Feather’s mother added: “I would like to believe you can only get convicted on evidence, but it has been shown to me you do not need any evidence … I really truly believed there was a justice system, but I believe now it is broken, absolutely broken.”
RT UK has reported the stories of others who claim they have suffered a miscarriage of justice because of joint enterprise law. That includes an autistic man who never touched the murder weapon or knew it existed, 11 young black men in Manchester convicted through a “racist gang narrative,” and two brothers imprisoned for life despite CCTV proving they weren’t at the scene.
Concerning Feather’s case, Detective Superintendent Nick Wallen, of West Yorkshire Police’s Homicide and Major Enquiry Team, said in a statement to RT: “Mr Selby’s murder was the subject of an extensive police investigation, as a result of which four men were put before the courts and after a lengthy trial, they were found guilty and sentenced.”
Having exhausted all other avenues of appeal, Feather is preparing to take his case to the Criminal Case Reviews Commission (CCRC), which investigates possible miscarriages of justices.

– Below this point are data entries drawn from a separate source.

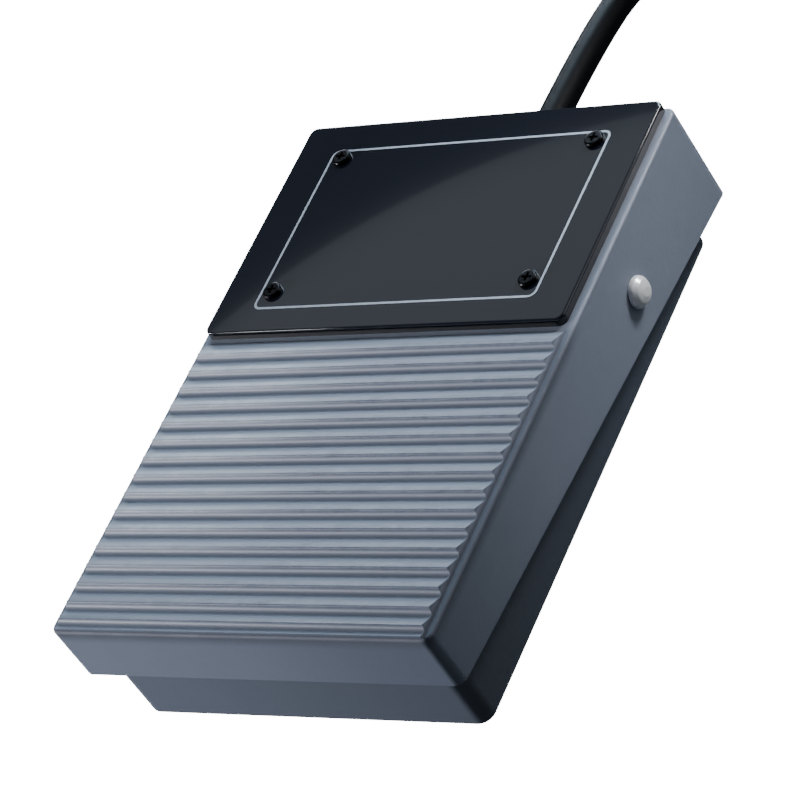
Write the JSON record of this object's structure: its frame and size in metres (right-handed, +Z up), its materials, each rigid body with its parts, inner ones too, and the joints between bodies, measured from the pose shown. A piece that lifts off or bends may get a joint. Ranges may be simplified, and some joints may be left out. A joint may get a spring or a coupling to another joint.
{
  "type": "foot pedal switch",
  "caption": "Desk foot pedal: a ribbed cast cover with a glossy plate tilts on a cross pin over a base tray, works a snap switch and springs back, with a cord and computer plug.",
  "frame": {"origin": "on the floor, under the middle of the pedal's length and width, cord left out", "axes": "+X to the right side where the pin's head is, +Y to the rear where the cord leaves, +Z up"},
  "size_m": [0.0786, 0.2619, 0.0264],
  "materials": {
    "cover_paint": "satin grey paint on die-cast aluminium",
    "base_paint": "dark satin paint on die-cast aluminium",
    "gloss_plate": "polished black acrylic",
    "black_steel": "black oxide",
    "bright_steel": "bright nickel",
    "zinc_steel": "zinc",
    "spring_steel": "drawn and bare",
    "foot_rubber": "matte",
    "switch_plastic": "matte thermoset",
    "plunger_plastic": "matte acetal",
    "contact_brass": "tinned brass",
    "board_laminate": "solder mask on glass laminate",
    "chip_epoxy": "matte",
    "crystal_can": "satin",
    "header_nylon": "matte nylon",
    "wire_insulation": "semi-matte",
    "cord_jacket": "satin",
    "moulded_black": "satin"
  },
  "bodies": {
    "base": {"base_tray": "base_paint", "cord_tie": "black_steel", "pivot_pin": "bright_steel", "pin_cap": "bright_steel", "plug_shell": "bright_steel", "pivot_washers": "zinc_steel", "switch_bracket": "zinc_steel", "bracket_screws": "zinc_steel", "board_screws": "zinc_steel", "clamp_screws": "zinc_steel", "cord_clamp": "zinc_steel", "switch_screws": "zinc_steel", "return_spring": "spring_steel", "rubber_feet": "foot_rubber", "switch_case": "switch_plastic", "switch_cover": "switch_plastic", "terminal_common": "contact_brass", "terminal_open": "contact_brass", "terminal_closed": "contact_brass", "plug_contacts": "contact_brass", "controller_board": "board_laminate", "controller_chip": "chip_epoxy", "capacitor": "chip_epoxy", "crystal": "crystal_can", "wire_header": "header_nylon", "plug_tongue": "header_nylon", "switch_leads": "wire_insulation", "cable_cores": "wire_insulation", "cord_inner": "cord_jacket", "cord_lead": "cord_jacket", "cord_coil": "cord_jacket", "cord_tail": "cord_jacket", "strain_relief": "moulded_black", "plug_boot": "moulded_black"},
    "pedal": {"pedal_cover": "cover_paint", "cover_plate": "gloss_plate", "plate_screws": "black_steel", "actuator_screw": "zinc_steel", "actuator_nut": "zinc_steel"},
    "lever": {"switch_lever": "spring_steel"},
    "plunger": {"switch_plunger": "plunger_plastic"},
    "blade": {"contact_blade": "spring_steel"}
  },
  "joints": [
    {"name": "pedal_tilt", "type": "hinge", "parent": "base", "child": "pedal", "pos_m": [0, 0.0216, 0.01485], "axis": [1, 0, 0], "range_deg": [0, 4.5], "stiffness_Nm_per_rad": 3.2, "springref_deg": -5.73, "deforming": ["return_spring"]},
    {"name": "lever_hinge", "type": "hinge", "parent": "base", "child": "lever", "pos_m": [0, 0.0078, 0.0144], "axis": [1, 0, 0], "range_deg": [0, 9.8]},
    {"name": "plunger_slide", "type": "slide", "parent": "base", "child": "plunger", "axis": [0, 0, -1], "range_m": [0, 0.0006]},
    {"name": "blade_hinge", "type": "hinge", "parent": "base", "child": "blade", "pos_m": [0, -0.0028, 0.0119], "axis": [-1, 0, 0], "range_deg": [0, 4.3]}
  ],
  "couplings": [
    {"joint": "lever_hinge", "follows": "pedal_tilt", "ratio": 2.15},
    {"joint": "plunger_slide", "follows": "pedal_tilt", "m_per_rad": 0.0069},
    {"joint": "blade_hinge", "follows": "pedal_tilt", "ratio": 0.933}
  ]
}
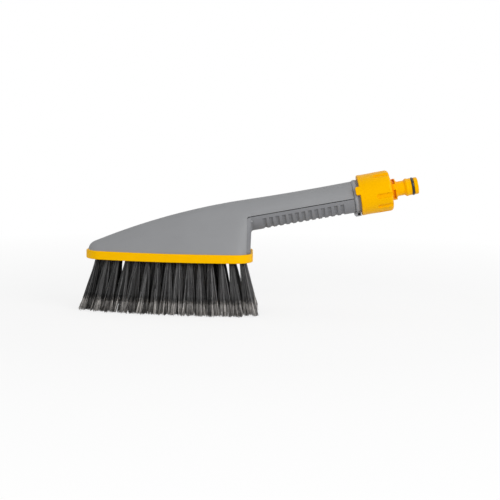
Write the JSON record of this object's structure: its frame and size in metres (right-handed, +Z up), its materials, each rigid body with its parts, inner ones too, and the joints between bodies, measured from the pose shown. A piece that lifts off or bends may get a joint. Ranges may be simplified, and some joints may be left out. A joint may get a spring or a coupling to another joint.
{
  "type": "hose-fed wash brush",
  "caption": "Hand brush fed by a hose, with a tufted head and soft rim, a spray outlet among the bristles, a ribbed grip and a turning flow dial at the hose end.",
  "frame": {"origin": "on the plane that the bristle tips stand on, under the middle of the bounding box", "axes": "+X from the brush head to the hose spigot, +Y across the brush, +Z up from the bristle tips to the back"},
  "size_m": [0.3194, 0.0838, 0.1359],
  "materials": {
    "shell_grey": "satin moulded, fine grain",
    "grip_grey": "satin moulded, slightly darker and bluer than the shell",
    "collar_grey": "satin moulded",
    "pale_grey": "plain moulded",
    "rim_amber": "soft moulded rubber, amber yellow",
    "amber": "semi-gloss moulded, amber yellow",
    "black_plastic": "plain moulded",
    "bristle": "dark filaments with paler split tips",
    "steel": "plain stainless",
    "mesh_steel": "fine woven mesh",
    "seal_black": "smooth sealing rubber",
    "tube_clear": "milky flexible tube",
    "brass": "turned"
  },
  "bodies": {
    "brush": {"main_shell": "shell_grey", "grip_shell": "grip_grey", "end_collar": "collar_grey", "grip_pins": "pale_grey", "bumper_rim": "rim_amber", "hose_spigot": "amber", "brush_plate": "black_plastic", "tufts_front": "bristle", "tufts_middle": "bristle", "tufts_rear": "bristle", "tuft_anchors": "steel", "plate_screws": "steel", "elbow_screws": "steel", "hose_clips": "steel", "spray_rose": "pale_grey", "outlet_elbow": "pale_grey", "valve_body": "pale_grey", "outlet_seal": "seal_black", "valve_seat": "seal_black", "nose_ring": "seal_black", "feed_tube": "tube_clear", "inlet_filter": "mesh_steel"},
    "dial": {"flow_dial": "amber"},
    "shuttle": {"flow_shuttle": "pale_grey", "cam_pins": "brass", "shuttle_rings": "seal_black"}
  },
  "joints": [
    {"name": "dial_turn", "type": "hinge", "parent": "brush", "child": "dial", "pos_m": [0.11782, 0, 0.11474], "axis": [0.9823, 0, 0.1874], "range_deg": [0, 75]},
    {"name": "shuttle_slide", "type": "slide", "parent": "brush", "child": "shuttle", "axis": [0.9823, 0, 0.1874], "range_m": [0, 0.004]}
  ],
  "couplings": [
    {"joint": "shuttle_slide", "follows": "dial_turn", "m_per_rad": 0.0030557}
  ]
}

The CCRC is the only body in the UK that has the power to send a case back to an appeals court if it believes there is a real possibility that the court will overturn a conviction.
“You have to keep going. There’s a young man in there, and he’s lost his life basically,” Feather Snr said. “You wouldn’t think this could happen in the British justice system but it’s been an eye-opener of what they can do, and what they’re willing to do.”
Feather’s mother added: “All we are going to do is fight and fight and fight … The fight will carry on until the day I die.”